The AD&D "Complete Wizard's Handbook" described Illusion as the school that "bends reality to create apparent changes in the environment, in the caster, or in [others]." This was different from the school of Alteration (aka Transmutation) that actually modified matter. Illusion magic had two primary forms: illusions (simulating reality, such as creating images and sounds that can't actually do anything (e.g. the sound can't ever be loud enough to harm someone's ears)) and phantasms (evoking a response from the target by preying upon their 5 senses, often fear-based).

While Phantasm-style magic would seem similar to enchantments (below), they were different insofar as @Orius and @Flamestrike put it in that they modify what you're "sensing" (whether by eyes or other means), and most prey upon a primal response of fear. Unlike enchanters, the illusionist is not taking control of the target's mind. Phantasms can't direct the target where to flee to.

Enchantment

From the same source, enchantments actually changed the mental or emotion state of a creature, usually to force something the target normally wouldn't want to do.

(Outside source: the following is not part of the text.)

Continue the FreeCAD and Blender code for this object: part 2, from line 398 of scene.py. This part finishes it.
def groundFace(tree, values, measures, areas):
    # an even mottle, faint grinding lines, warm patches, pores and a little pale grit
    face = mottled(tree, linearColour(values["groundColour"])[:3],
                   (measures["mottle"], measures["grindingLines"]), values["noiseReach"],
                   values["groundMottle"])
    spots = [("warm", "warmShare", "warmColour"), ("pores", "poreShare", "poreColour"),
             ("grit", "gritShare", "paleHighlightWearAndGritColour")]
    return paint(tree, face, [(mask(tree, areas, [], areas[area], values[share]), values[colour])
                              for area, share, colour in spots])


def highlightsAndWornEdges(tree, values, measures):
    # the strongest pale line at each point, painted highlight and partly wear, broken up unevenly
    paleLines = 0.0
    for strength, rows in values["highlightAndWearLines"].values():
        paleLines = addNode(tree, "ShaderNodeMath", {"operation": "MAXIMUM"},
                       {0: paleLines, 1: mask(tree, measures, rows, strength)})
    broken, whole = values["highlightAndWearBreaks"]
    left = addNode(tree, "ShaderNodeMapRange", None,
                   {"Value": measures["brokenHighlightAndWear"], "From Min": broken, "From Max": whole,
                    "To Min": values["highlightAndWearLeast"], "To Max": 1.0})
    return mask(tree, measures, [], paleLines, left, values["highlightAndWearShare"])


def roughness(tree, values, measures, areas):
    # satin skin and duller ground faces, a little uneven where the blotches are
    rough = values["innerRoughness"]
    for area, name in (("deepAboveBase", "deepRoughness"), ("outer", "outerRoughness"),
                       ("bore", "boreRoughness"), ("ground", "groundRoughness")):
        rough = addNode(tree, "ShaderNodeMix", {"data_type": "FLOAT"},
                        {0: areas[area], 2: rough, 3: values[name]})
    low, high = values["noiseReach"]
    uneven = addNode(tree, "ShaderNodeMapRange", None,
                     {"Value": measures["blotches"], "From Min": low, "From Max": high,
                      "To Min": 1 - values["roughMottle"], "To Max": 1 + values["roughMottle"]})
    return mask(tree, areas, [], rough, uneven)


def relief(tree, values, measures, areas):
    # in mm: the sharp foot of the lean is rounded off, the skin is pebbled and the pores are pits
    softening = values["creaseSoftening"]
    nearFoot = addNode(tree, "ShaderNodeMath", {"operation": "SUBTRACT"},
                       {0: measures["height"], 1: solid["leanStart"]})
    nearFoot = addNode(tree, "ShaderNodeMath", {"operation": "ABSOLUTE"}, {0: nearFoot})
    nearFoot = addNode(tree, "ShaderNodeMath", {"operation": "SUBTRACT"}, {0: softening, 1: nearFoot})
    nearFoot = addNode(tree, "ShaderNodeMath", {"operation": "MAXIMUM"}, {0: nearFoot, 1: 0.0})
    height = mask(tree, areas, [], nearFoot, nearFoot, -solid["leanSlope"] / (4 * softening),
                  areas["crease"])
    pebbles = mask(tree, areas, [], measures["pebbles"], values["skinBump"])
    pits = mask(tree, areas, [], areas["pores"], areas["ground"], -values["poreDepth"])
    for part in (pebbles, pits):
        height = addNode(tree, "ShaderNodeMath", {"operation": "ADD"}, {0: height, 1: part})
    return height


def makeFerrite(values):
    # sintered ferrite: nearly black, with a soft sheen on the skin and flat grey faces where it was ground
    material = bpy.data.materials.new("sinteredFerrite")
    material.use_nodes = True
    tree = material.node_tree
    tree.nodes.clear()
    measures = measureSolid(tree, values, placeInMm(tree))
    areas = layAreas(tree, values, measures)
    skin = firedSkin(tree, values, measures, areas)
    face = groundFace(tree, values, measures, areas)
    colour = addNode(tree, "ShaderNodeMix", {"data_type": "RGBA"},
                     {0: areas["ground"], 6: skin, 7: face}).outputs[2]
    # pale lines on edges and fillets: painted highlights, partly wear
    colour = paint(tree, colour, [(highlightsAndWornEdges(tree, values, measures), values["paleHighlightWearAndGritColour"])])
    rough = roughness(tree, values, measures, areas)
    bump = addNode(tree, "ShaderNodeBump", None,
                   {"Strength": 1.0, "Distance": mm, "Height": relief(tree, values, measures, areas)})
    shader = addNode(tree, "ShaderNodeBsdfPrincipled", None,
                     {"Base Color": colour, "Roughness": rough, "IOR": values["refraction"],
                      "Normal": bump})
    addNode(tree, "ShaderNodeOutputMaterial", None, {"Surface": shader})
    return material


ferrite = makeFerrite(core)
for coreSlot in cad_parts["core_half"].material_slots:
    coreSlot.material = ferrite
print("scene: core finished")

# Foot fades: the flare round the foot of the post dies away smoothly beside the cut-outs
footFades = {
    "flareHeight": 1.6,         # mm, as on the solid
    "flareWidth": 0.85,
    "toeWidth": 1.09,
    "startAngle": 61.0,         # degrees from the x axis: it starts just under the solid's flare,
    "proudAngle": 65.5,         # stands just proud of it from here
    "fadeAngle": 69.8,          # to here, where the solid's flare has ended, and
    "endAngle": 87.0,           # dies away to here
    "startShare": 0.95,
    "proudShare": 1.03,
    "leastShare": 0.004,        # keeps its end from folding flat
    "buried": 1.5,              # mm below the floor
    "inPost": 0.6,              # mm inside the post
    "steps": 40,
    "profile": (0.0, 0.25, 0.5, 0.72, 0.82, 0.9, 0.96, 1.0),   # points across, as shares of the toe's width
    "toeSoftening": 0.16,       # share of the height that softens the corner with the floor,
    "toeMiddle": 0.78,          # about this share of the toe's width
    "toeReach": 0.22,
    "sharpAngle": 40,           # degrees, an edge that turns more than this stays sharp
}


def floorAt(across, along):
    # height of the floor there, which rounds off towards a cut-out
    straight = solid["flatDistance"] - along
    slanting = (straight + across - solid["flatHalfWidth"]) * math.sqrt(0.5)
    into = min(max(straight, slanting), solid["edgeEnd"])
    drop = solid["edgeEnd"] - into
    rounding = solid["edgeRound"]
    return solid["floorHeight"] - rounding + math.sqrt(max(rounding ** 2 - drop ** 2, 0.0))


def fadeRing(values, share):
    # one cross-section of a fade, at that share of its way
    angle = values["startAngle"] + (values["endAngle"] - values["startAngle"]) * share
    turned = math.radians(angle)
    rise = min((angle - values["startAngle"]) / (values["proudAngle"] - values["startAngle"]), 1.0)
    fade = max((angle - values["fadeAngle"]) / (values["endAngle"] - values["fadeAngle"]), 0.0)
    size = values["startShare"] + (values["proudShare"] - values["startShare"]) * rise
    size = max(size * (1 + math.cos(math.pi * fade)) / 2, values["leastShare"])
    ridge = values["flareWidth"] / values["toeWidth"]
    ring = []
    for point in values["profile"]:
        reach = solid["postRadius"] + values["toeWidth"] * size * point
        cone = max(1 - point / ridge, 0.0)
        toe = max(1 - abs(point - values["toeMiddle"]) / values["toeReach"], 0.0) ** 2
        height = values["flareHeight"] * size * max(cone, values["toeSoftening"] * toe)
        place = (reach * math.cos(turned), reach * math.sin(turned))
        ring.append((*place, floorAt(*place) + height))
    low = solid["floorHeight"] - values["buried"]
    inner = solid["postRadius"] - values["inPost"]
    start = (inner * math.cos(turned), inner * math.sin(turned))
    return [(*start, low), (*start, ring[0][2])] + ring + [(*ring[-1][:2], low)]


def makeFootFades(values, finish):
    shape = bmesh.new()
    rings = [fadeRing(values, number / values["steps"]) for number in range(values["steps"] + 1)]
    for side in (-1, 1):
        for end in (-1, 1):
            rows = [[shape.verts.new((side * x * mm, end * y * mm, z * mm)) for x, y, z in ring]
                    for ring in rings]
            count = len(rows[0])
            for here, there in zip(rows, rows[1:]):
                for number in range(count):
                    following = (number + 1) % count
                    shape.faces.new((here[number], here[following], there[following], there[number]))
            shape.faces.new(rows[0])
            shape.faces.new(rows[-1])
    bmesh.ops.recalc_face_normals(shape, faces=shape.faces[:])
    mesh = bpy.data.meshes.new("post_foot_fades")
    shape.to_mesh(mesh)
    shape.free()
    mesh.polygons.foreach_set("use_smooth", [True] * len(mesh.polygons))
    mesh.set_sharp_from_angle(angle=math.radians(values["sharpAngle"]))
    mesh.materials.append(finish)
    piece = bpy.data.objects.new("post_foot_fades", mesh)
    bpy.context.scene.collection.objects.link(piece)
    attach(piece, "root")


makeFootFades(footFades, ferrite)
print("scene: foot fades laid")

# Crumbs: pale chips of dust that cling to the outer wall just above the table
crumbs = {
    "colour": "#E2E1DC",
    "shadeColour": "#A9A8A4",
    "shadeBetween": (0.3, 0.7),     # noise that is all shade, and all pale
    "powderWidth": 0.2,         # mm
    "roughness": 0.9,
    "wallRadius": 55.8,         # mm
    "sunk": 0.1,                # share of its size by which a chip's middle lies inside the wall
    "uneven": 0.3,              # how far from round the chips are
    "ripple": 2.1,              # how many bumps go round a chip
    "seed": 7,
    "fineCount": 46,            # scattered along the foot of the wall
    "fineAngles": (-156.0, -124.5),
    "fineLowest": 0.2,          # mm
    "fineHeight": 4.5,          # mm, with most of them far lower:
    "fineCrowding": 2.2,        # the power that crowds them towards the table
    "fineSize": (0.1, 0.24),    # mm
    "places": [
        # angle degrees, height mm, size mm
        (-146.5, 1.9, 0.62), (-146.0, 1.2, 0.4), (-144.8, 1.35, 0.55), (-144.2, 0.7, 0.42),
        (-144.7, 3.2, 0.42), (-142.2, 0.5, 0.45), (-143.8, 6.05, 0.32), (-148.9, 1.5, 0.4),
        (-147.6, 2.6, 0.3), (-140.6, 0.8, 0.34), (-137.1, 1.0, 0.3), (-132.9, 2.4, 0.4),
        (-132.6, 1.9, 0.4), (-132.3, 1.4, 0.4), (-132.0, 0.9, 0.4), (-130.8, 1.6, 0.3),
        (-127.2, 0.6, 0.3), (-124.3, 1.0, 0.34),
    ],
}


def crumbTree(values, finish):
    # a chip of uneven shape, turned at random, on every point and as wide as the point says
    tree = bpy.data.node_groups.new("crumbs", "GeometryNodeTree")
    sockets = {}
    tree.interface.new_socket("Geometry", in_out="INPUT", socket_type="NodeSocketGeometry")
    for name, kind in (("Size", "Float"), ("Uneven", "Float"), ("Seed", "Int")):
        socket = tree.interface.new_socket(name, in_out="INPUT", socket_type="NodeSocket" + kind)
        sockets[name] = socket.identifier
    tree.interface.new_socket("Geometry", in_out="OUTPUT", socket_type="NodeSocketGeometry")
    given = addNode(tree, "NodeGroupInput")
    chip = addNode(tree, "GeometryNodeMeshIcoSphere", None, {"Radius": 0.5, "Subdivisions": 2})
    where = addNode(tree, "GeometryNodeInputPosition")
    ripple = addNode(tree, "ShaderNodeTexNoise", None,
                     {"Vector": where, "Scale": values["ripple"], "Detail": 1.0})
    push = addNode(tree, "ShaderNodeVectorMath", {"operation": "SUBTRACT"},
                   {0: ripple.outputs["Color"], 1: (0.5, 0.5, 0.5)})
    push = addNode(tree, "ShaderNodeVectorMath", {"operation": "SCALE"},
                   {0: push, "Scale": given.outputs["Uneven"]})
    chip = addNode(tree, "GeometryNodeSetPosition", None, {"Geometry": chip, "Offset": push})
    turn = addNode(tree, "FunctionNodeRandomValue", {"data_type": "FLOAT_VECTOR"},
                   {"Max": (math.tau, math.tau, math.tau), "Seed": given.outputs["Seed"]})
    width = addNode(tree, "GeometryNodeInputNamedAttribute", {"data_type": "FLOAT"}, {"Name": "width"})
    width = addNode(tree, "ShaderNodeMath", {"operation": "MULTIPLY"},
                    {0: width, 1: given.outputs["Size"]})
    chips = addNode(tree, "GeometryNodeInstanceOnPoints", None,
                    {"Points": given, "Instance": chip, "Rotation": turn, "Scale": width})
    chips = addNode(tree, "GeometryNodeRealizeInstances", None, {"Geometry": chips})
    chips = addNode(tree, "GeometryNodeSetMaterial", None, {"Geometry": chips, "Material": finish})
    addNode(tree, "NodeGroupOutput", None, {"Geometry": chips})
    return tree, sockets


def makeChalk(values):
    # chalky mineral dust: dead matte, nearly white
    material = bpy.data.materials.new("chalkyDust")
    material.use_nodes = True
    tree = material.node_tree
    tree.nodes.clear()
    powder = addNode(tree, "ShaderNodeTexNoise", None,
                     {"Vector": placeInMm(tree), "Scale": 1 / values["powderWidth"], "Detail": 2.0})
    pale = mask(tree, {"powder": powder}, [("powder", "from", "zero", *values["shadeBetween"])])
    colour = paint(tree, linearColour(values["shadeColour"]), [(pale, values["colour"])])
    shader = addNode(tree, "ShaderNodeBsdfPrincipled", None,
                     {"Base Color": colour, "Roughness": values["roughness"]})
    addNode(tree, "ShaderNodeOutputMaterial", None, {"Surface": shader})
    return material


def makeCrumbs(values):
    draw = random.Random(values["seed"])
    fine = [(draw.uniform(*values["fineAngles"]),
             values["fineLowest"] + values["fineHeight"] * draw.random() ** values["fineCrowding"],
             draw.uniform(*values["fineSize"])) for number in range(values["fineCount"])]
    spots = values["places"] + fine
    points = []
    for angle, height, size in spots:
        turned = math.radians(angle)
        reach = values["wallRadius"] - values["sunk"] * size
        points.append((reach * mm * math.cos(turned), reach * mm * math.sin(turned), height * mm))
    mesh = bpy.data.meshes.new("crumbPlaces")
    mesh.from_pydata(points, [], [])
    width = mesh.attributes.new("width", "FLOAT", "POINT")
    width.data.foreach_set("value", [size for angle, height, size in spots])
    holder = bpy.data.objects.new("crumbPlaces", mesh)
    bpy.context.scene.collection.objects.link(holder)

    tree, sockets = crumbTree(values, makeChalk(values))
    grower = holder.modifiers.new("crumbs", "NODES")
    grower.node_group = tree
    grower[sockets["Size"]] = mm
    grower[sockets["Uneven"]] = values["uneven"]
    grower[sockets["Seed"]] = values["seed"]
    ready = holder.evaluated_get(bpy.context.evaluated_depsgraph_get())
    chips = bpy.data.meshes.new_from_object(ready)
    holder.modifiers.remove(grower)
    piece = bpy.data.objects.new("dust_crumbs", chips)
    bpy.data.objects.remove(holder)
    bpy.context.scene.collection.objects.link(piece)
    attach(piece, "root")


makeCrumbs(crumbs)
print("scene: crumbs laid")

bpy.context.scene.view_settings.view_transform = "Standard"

As to Phantasmal Force, it was nerfed (originally affected anyone who saw it, way too strong) but returned to its AD&D roots of what it did. Regardless, it seems to function just like a single-target phantasm in that it modifies what the target senses. It can't make the target cross the illusionary bridge, but it can scramble the 5 senses.

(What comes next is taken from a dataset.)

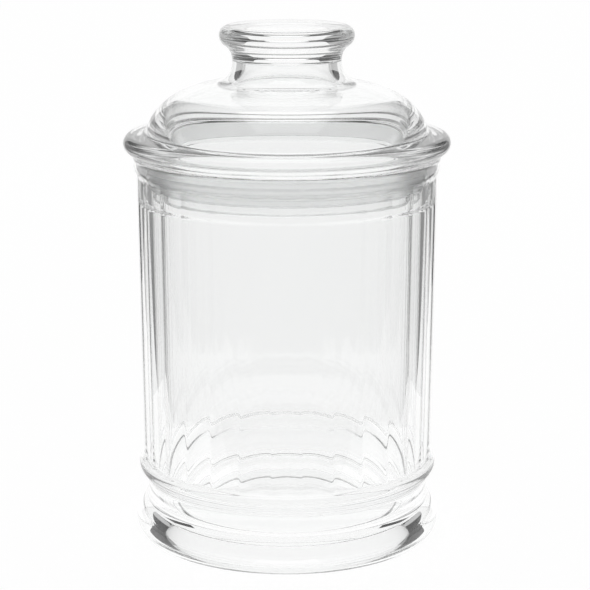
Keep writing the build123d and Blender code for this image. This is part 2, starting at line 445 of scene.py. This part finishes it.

An enchantment spell, on the other hand, would generally force the creature to step into the chasm, knowing full well there's no bridge but there's nothing they can do about it.
 

look all I am seeing is mess with the head magic and given that no one seems to be able to tell me what will is I presently see very little difference like comparing working iron to working steel.
 


look all I am seeing is mess with the head magic and given that no one seems to be able to tell me what will is I presently see very little difference like comparing working iron to working steel.
That's because you're looking at the same basic metal/methodology as part of the analogy when the difference between illusion and enchantment is wider. You're loading your analogy.
Illusion magic nudges the mind to make the illusion more believable while enchantments do more to outright override the target's will. Think of them as affecting different parts of the mind - sensory input and interpretation vs free will.
 

look all I am seeing is mess with the head magic and given that no one seems to be able to tell me what will is I presently see very little difference like comparing working iron to working steel.
It's magic. If you're looking for logic in magic, you're probably looking in the wrong place.

D&D magic schools are thematically weak. Conjuration, evocation, they're just synonyms. Necromancy vs. healing? It's all what you want to make of it. A FIRE school on the other hand - that I can get behind. I know what that's all about. BOOM!

I should totally make a game with a fire school. What?